A second and more complex test, for proficiency, is to see if you can fire  5 bullets into a 5 inch circle at 5 yards in 5 seconds.  This is a scaled down version of a test created by a guy named  Richard Mann.  I read his article in a gun magazine.  The test is a good one.  He developed it for really well trained shooters drawing a subcompact pistol from a concealed holster.  Here, I recommend it, without the drawing from concealed holster and stuff, as a yardstick just to see if you can consider yourself basically proficient on your weapon. 

NOTE1:  For practice ammo, I use "Winchester White Box," sold under the name "USA" and I use JHP's, just because they are easy to find around here.

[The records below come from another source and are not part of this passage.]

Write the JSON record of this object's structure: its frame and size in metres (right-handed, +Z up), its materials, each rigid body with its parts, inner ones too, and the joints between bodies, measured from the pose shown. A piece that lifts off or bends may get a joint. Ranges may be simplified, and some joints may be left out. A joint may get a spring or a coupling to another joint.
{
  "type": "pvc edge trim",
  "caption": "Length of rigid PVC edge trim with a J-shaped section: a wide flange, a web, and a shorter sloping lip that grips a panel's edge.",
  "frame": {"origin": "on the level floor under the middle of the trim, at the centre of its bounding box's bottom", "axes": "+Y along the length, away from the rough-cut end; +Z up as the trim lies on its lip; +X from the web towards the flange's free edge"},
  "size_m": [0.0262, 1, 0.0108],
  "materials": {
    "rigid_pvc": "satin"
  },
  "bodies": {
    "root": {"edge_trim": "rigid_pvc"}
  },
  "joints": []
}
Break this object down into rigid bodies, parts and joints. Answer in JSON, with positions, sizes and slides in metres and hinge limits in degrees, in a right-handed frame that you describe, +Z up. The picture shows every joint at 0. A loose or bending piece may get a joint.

They cost about $20 for a box of 50.  Because of the cost and the light recoil, this is what you should be firing most of the time.  This is also a reasonably effective defense round, should you decide to just go with one and only one type of ammo.  (Remember, this article is for those on a budget.)

NOTE2:  The following types of ammo should produce a recoil somewhere about halfway between a 38+P and  fully loaded 357 round.  They should each be about 50% more effective than what I used as my standard practice ammo.  I did a calculation (no particular units, just comparison) on what I expect the recoil to be for each of them, using the manufactures specifications.  For reference, I added practice ammo and full load 357 ammo afterwards. 

Remington Golden Saber     recoil=153    This is a fairly easy to find ammo

Winchester PDX1 Defender     recoil=166 

Buffalo Bore  38+P HeavyLoad   recoil=157  This ammo can be used in a 38, but I don't recommend it due to the excessive stress it would put on the weapon.  It is also hard to find, unless you order it. 

 Practice ammo  (Winchester White Box)    recoil=119

Full Load 357 ammo ranges from about 180 to around 200.